◆ EXTRACTED INFORMATION

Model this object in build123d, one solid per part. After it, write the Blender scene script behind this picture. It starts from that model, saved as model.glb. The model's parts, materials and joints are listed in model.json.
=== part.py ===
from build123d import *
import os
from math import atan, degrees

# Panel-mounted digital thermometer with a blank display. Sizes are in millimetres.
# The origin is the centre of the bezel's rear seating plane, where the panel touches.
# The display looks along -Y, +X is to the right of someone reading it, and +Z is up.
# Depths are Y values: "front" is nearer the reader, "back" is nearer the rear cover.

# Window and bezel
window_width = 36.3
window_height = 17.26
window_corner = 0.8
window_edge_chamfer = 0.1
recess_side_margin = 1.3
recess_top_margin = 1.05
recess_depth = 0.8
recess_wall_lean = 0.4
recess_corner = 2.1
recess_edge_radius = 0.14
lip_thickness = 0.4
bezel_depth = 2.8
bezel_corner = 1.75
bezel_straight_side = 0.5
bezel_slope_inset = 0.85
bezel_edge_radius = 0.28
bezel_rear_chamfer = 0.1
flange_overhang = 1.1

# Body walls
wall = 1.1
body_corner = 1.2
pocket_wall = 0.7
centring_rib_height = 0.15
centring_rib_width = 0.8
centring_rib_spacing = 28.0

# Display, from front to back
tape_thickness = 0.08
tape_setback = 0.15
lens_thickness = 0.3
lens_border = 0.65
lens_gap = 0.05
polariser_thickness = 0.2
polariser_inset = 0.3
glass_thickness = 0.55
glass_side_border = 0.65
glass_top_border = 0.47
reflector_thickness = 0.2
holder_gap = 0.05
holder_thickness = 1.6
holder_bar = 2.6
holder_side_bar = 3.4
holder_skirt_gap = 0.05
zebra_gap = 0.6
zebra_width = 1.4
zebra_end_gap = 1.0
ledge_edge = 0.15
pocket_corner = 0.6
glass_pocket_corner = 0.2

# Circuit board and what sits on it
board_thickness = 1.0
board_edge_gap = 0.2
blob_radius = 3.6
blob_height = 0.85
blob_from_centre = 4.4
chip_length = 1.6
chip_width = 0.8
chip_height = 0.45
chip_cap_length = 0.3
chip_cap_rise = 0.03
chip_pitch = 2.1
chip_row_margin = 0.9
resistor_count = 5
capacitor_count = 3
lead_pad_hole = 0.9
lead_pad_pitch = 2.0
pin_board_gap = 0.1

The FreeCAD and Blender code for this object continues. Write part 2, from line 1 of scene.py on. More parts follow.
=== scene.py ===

◆ SHORT TASK
Look above for the line containing "The FreeCAD and", then transcribe it and all lines after it through the last, exactly and with nothing else.

◆ FULL RESPONSE
The FreeCAD and Blender code for this object continues. Write part 2, from line 1 of scene.py on. More parts follow.
=== scene.py ===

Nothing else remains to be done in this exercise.